● **TASK**
Look over the lines below. Report each one that includes the string "bodies".

● **STORED DATA**
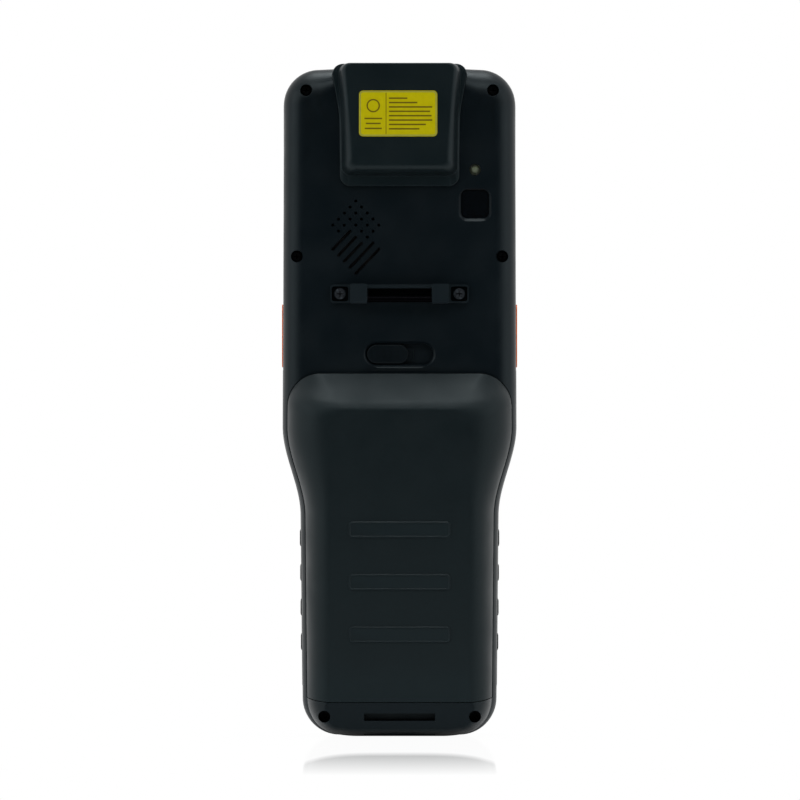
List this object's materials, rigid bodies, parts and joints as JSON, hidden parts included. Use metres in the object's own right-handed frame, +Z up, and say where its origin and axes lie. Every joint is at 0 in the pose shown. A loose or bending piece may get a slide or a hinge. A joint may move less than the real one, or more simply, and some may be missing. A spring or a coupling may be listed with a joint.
{
  "type": "portable barcode data terminal",
  "caption": "Handheld rugged data terminal with a waisted casing, a top scan housing, camera, strap bracket and a hinged battery cover over the grip.",
  "frame": {"origin": "centre of the bounding box's footprint, on the flat base of the foot", "axes": "+Z up from the foot to the scan head, -Y out of the back with the battery cover, +Y out of the display and keypad, +X to the right as the back is seen"},
  "size_m": [0.0666, 0.0364, 0.19],
  "materials": {
    "casing_plastic": "fine matt charcoal",
    "cover_plastic": "fine matt charcoal",
    "scan_plastic": "fine matt charcoal",
    "bracket_plastic": "satin charcoal",
    "latch_plastic": "satin black",
    "trim_rubber": "matt black",
    "seal_rubber": "matt grey",
    "flap_rubber": "matt black",
    "mat_rubber": "matt grey",
    "scan_glass": "tinted",
    "camera_glass": "gloss black",
    "display_glass": "gloss black",
    "engine_metal": "bead blasted",
    "label_yellow": "printed film",
    "flash_plastic": "milky",
    "inner_plastic": "moulded",
    "inner_metal": "pressed",
    "mesh_fabric": "woven mesh",
    "pin_steel": "black",
    "screw_steel": "blackened",
    "plate_steel": "pressed",
    "battery_wrap": "film wrapped",
    "contact_brass": "plated",
    "board_green": "solder mask",
    "panel_plastic": "dark panel",
    "key_orange": "satin",
    "key_dark": "satin",
    "key_grey": "satin",
    "key_silver": "satin"
  },
  "bodies": {
    "terminal": {"rear_housing": "casing_plastic", "front_housing": "casing_plastic", "housing_seal": "seal_rubber", "top_bumper": "trim_rubber", "side_grip_left": "trim_rubber", "side_grip_right": "trim_rubber", "scanner_housing": "scan_plastic", "scan_window": "scan_glass", "scan_engine": "engine_metal", "label_plate": "label_yellow", "camera_window": "camera_glass", "camera_module": "inner_plastic", "flash_lens": "flash_plastic", "speaker": "inner_plastic", "speaker_mesh": "mesh_fabric", "strap_bracket": "bracket_plastic", "strap_pin": "pin_steel", "bracket_screws": "screw_steel", "housing_screws": "screw_steel", "cover_gasket": "seal_rubber", "battery_pack": "battery_wrap", "battery_contacts": "contact_brass", "main_board": "board_green", "keypad_board": "board_green", "keypad_mat": "mat_rubber", "display_panel": "panel_plastic", "display_lens": "display_glass", "side_switches": "inner_metal", "usb_socket": "inner_metal", "dock_contacts": "inner_plastic", "status_light": "flash_plastic"},
    "battery_cover": {"battery_cover": "cover_plastic"},
    "battery_latch": {"battery_latch": "latch_plastic", "latch_plate": "plate_steel"},
    "side_key_left": {"side_key_left": "key_orange"},
    "side_key_right": {"side_key_right": "key_orange"},
    "port_flap": {"port_flap": "flap_rubber"},
    "key_scan": {"key_scan": "key_orange"},
    "key_ok": {"key_ok": "key_silver"},
    "key_up": {"key_up": "key_dark"},
    "key_right": {"key_right": "key_dark"},
    "key_down": {"key_down": "key_dark"},
    "key_left": {"key_left": "key_dark"},
    "key_soft_left": {"key_soft_left": "key_dark"},
    "key_soft_right": {"key_soft_right": "key_dark"},
    "key_back": {"key_back": "key_dark"},
    "key_enter": {"key_enter": "key_dark"},
    "key_1": {"key_1": "key_grey"},
    "key_2": {"key_2": "key_grey"},
    "key_3": {"key_3": "key_grey"},
    "key_4": {"key_4": "key_grey"},
    "key_5": {"key_5": "key_grey"},
    "key_6": {"key_6": "key_grey"},
    "key_7": {"key_7": "key_grey"},
    "key_8": {"key_8": "key_grey"},
    "key_9": {"key_9": "key_grey"},
    "key_star": {"key_star": "key_grey"},
    "key_0": {"key_0": "key_grey"},
    "key_hash": {"key_hash": "key_grey"}
  },
  "joints": [
    {"name": "cover_hinge", "type": "hinge", "parent": "terminal", "child": "battery_cover", "pos_m": [0, -0.0148, 0.0101], "axis": [1, 0, 0], "range_deg": [0, 60]},
    {"name": "latch_slide", "type": "slide", "parent": "terminal", "child": "battery_latch", "axis": [1, 0, 0], "range_m": [0, 0.005]},
    {"name": "side_key_left_press", "type": "slide", "parent": "terminal", "child": "side_key_left", "axis": [1, 0, 0], "range_m": [0, 0.0005], "stiffness_N_per_m": 1500},
    {"name": "side_key_right_press", "type": "slide", "parent": "terminal", "child": "side_key_right", "axis": [-1, 0, 0], "range_m": [0, 0.0005], "stiffness_N_per_m": 1500},
    {"name": "port_flap_hinge", "type": "hinge", "parent": "terminal", "child": "port_flap", "pos_m": [-0.03294, 0.0063, 0.152], "axis": [0, 0, -1], "range_deg": [0, 110]},
    {"name": "key_scan_press", "type": "slide", "parent": "terminal", "child": "key_scan", "axis": [0, -1, 0], "range_m": [0, 0.0005], "stiffness_N_per_m": 1500},
    {"name": "key_ok_press", "type": "slide", "parent": "terminal", "child": "key_ok", "axis": [0, -1, 0], "range_m": [0, 0.0005], "stiffness_N_per_m": 1500},
    {"name": "key_up_press", "type": "slide", "parent": "terminal", "child": "key_up", "axis": [0, -1, 0], "range_m": [0, 0.0005], "stiffness_N_per_m": 1500},
    {"name": "key_right_press", "type": "slide", "parent": "terminal", "child": "key_right", "axis": [0, -1, 0], "range_m": [0, 0.0005], "stiffness_N_per_m": 1500},
    {"name": "key_down_press", "type": "slide", "parent": "terminal", "child": "key_down", "axis": [0, -1, 0], "range_m": [0, 0.0005], "stiffness_N_per_m": 1500},
    {"name": "key_left_press", "type": "slide", "parent": "terminal", "child": "key_left", "axis": [0, -1, 0], "range_m": [0, 0.0005], "stiffness_N_per_m": 1500},
    {"name": "key_soft_left_press", "type": "slide", "parent": "terminal", "child": "key_soft_left", "axis": [0, -1, 0], "range_m": [0, 0.0005], "stiffness_N_per_m": 1500},
    {"name": "key_soft_right_press", "type": "slide", "parent": "terminal", "child": "key_soft_right", "axis": [0, -1, 0], "range_m": [0, 0.0005], "stiffness_N_per_m": 1500},
    {"name": "key_back_press", "type": "slide", "parent": "terminal", "child": "key_back", "axis": [0, -1, 0], "range_m": [0, 0.0005], "stiffness_N_per_m": 1500},
    {"name": "key_enter_press", "type": "slide", "parent": "terminal", "child": "key_enter", "axis": [0, -1, 0], "range_m": [0, 0.0005], "stiffness_N_per_m": 1500},
    {"name": "key_1_press", "type": "slide", "parent": "terminal", "child": "key_1", "axis": [0, -1, 0], "range_m": [0, 0.0005], "stiffness_N_per_m": 1500},
    {"name": "key_2_press", "type": "slide", "parent": "terminal", "child": "key_2", "axis": [0, -1, 0], "range_m": [0, 0.0005], "stiffness_N_per_m": 1500},
    {"name": "key_3_press", "type": "slide", "parent": "terminal", "child": "key_3", "axis": [0, -1, 0], "range_m": [0, 0.0005], "stiffness_N_per_m": 1500},
    {"name": "key_4_press", "type": "slide", "parent": "terminal", "child": "key_4", "axis": [0, -1, 0], "range_m": [0, 0.0005], "stiffness_N_per_m": 1500},
    {"name": "key_5_press", "type": "slide", "parent": "terminal", "child": "key_5", "axis": [0, -1, 0], "range_m": [0, 0.0005], "stiffness_N_per_m": 1500},
    {"name": "key_6_press", "type": "slide", "parent": "terminal", "child": "key_6", "axis": [0, -1, 0], "range_m": [0, 0.0005], "stiffness_N_per_m": 1500},
    {"name": "key_7_press", "type": "slide", "parent": "terminal", "child": "key_7", "axis": [0, -1, 0], "range_m": [0, 0.0005], "stiffness_N_per_m": 1500},
    {"name": "key_8_press", "type": "slide", "parent": "terminal", "child": "key_8", "axis": [0, -1, 0], "range_m": [0, 0.0005], "stiffness_N_per_m": 1500},
    {"name": "key_9_press", "type": "slide", "parent": "terminal", "child": "key_9", "axis": [0, -1, 0], "range_m": [0, 0.0005], "stiffness_N_per_m": 1500},
    {"name": "key_star_press", "type": "slide", "parent": "terminal", "child": "key_star", "axis": [0, -1, 0], "range_m": [0, 0.0005], "stiffness_N_per_m": 1500},
    {"name": "key_0_press", "type": "slide", "parent": "terminal", "child": "key_0", "axis": [0, -1, 0], "range_m": [0, 0.0005], "stiffness_N_per_m": 1500},
    {"name": "key_hash_press", "type": "slide", "parent": "terminal", "child": "key_hash", "axis": [0, -1, 0], "range_m": [0, 0.0005], "stiffness_N_per_m": 1500}
  ]
}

● **WRITTEN ANSWER**
List this object's materials, rigid bodies, parts and joints as JSON, hidden parts included. Use metres in the object's own right-handed frame, +Z up, and say where its origin and axes lie. Every joint is at 0 in the pose shown. A loose or bending piece may get a slide or a hinge. A joint may move less than the real one, or more simply, and some may be missing. A spring or a coupling may be listed with a joint.
  "bodies": {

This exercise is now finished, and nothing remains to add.